To rapidly feed industrial parts on an assembly line,
Carlisle {\em et.~al.\ } proposed a flexible part feeding system that
drops parts on a flat conveyor belt, determines position and
orientation of each part with a vision system, and then moves them
into a desired orientation~\cite{pivotI93}. When a part is grasped
with two hard finger contacts and lifted, it pivots under gravity into
a stable configuration. We refer to the sequence of picking up the
part, allowing it to pivot, and replacing it on the table as a {\em
pivot grasp}. We show that under idealized conditions, a robot arm
with 4 degrees of freedom (DoF) can move (feed) parts arbitrarily in 6
DoF using pivot grasps.
This paper considers the planning problem: given a polyhedral part
shape, coefficient of friction, and a pair of stable configurations as
input, find pairs of grasp points that will cause the part to pivot
from one stable configuration to the other. For a part with $n$ faces
and $m$ stable configurations, we give an $O(m^2 n\log n)$ algorithm
to generate the $m \times m$ matrix of pivot grasps.
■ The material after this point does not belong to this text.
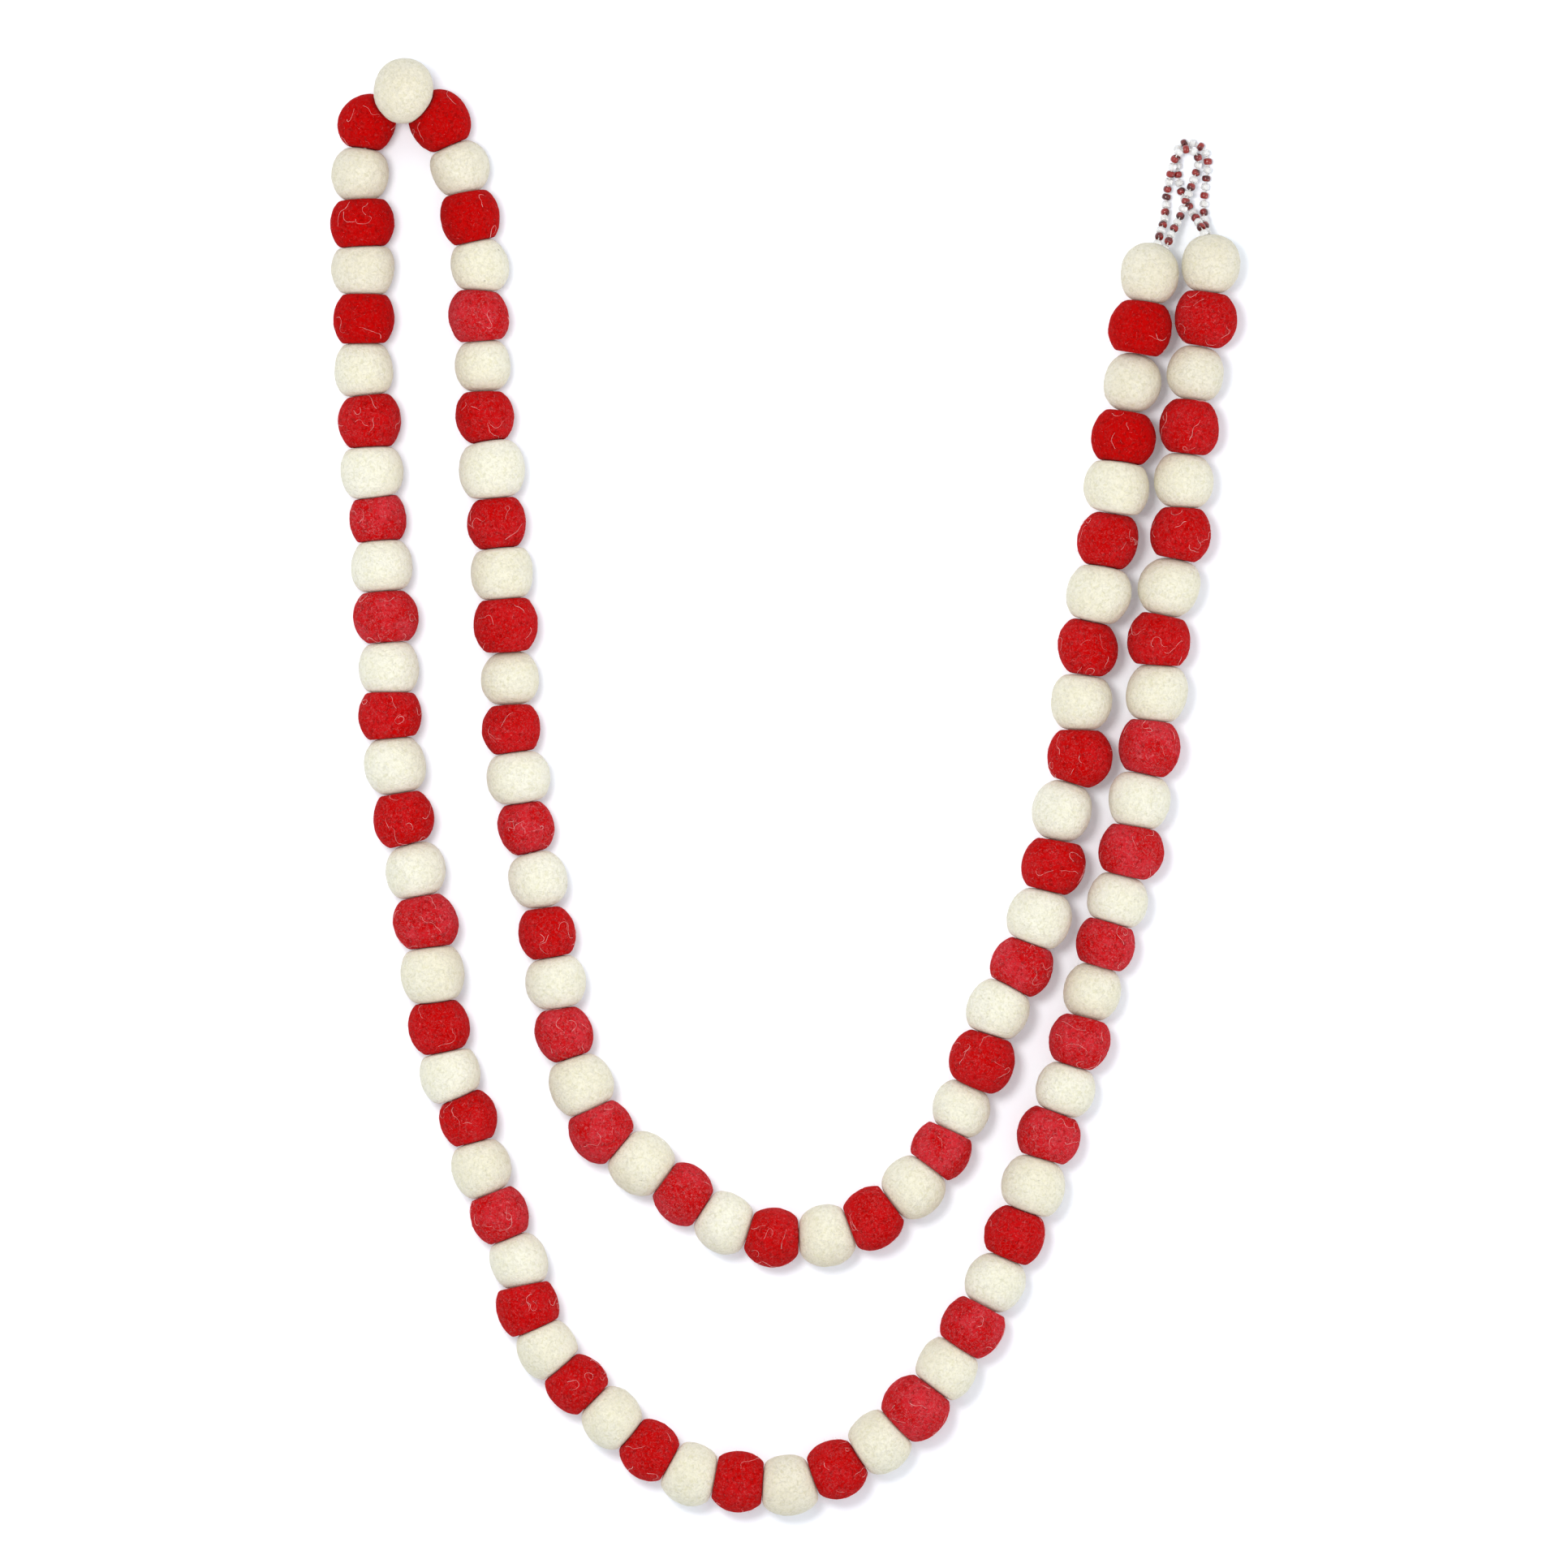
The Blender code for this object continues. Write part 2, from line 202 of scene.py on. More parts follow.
# The hanging loops leave the end balls at the string's height and come down to the surface
LoopPoint = namedtuple("LoopPoint", "x y z")
INNER_LOOP = (
    LoopPoint(137.6, 201.4, 10.6),
    LoopPoint(138.5, 204.6, 8.6),
    LoopPoint(139.8, 208.6, 5.4),
    LoopPoint(140.6, 213.2, 2.6),
    LoopPoint(141.0, 218.2, 1.8),
    LoopPoint(141.6, 222.4, 2.4),
    LoopPoint(142.7, 227.4, 4.1),
    LoopPoint(143.9, 231.8, 5.1),
    LoopPoint(145.8, 234.9, 5.2),
    LoopPoint(148.8, 235.8, 4.9),
    LoopPoint(151.5, 234.7, 4.7),
    LoopPoint(152.8, 232.0, 3.8),
    LoopPoint(152.3, 228.6, 3.0),
    LoopPoint(151.2, 225.0, 3.2),
    LoopPoint(149.9, 221.4, 4.4),
    LoopPoint(148.3, 217.2, 5.1),
    LoopPoint(146.7, 212.6, 5.2),
    LoopPoint(145.2, 209.2, 6.2),
    LoopPoint(143.5, 206.0, 8.2),
    LoopPoint(142.1, 203.2, 9.8),
    LoopPoint(141.4, 201.0, 10.8),
)
OUTER_LOOP = (
    LoopPoint(155.7, 204.4, 8.6),
    LoopPoint(155.2, 207.6, 6.0),
    LoopPoint(154.9, 211.2, 3.2),
    LoopPoint(154.9, 215.6, 1.9),
    LoopPoint(155.3, 221.4, 1.6),
    LoopPoint(156.0, 227.0, 1.6),
    LoopPoint(156.4, 231.0, 1.6),
    LoopPoint(155.7, 234.5, 1.6),
    LoopPoint(153.5, 237.0, 1.6),
    LoopPoint(150.6, 238.2, 1.6),
    LoopPoint(147.7, 238.2, 1.6),
    LoopPoint(145.5, 236.5, 1.6),
    LoopPoint(144.8, 233.4, 1.6),
    LoopPoint(145.1, 229.8, 1.6),
    LoopPoint(145.4, 225.4, 1.6),
    LoopPoint(146.4, 220.8, 1.6),
    LoopPoint(148.1, 217.0, 1.6),
    LoopPoint(150.1, 213.4, 2.2),
    LoopPoint(152.0, 209.8, 6.2),
    LoopPoint(153.6, 206.8, 10.2),
    LoopPoint(154.6, 204.4, 12.3),
)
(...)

When the part is
star shaped, this reduces to $O(m^2 n)$. Since pivot grasps may not
exist for some transitions, multiple steps may be
needed. Alternatively, we consider the set of grasps where the part
pivots to a configuration within a ``capture region'' around the
stable configuration; when the part is released, it will tumble to the
desired configuration. Both algorithms are complete in that they are
guaranteed to find pivot grasps when they exist.